The Elenpe of Tapa, Oba Sunday Titiloye Oyekanmi, also told this reporter that at least 10 natives of Ibarapa had been killed by herdsmen. He accused Sarkin Fulani of Oyo State, who resides in Igangan, Alhaji Saliu, who is also the president, Jamu Nati Fulbe, a Fulani socio-cultural organisation in the Southwest, of compounding the problem.
His words: “We are farmers and our father gave land to the Fulani to rear their cattle. But they did not sell the land to them. What they did was not for life. What is happening in this area does not mean the Ibapapa is in total confusion. There is no war in Ibarapa.
“The Seriki Fulani has now assumed the position of assigning land to Fulani and Bororo that have been coming to settle in Ibarapa.
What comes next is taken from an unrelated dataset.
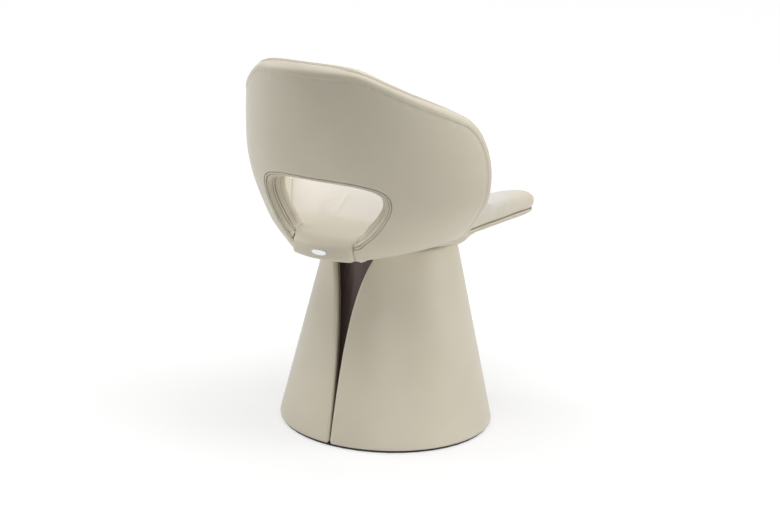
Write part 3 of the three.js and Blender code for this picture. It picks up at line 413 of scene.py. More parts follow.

The Seriki would not inform the land owners. These people would rape our women and daughters. If a man and his wife are going to the farm, the herdsmen would stop them on the road, and would rape his wife in his presence. If he dares to challenge them, he could be killed. They destroy our farms, apart from kidnapping and killing us. This is why our people, especially the youths are angry. If a Fulani committed an offence and you took him to the police station, orders would come from Abuja that he should be released.
“The Oyo State government should call a meeting. The Fulani said they are the owners of our land. We don’t have land for farming again. Things cannot continue like this. It must stop. We cannot be slaves on our own land.”
Both Oba Oyekanmi and the Balogun Asawo of Aiyete, Gafar, gave kudos to the Yoruba activist, Chief Igboho for the seven-day ultimatum he gave to Fulani herdsmen to vacate Ibarapa land. They said they have been pushed to the wall.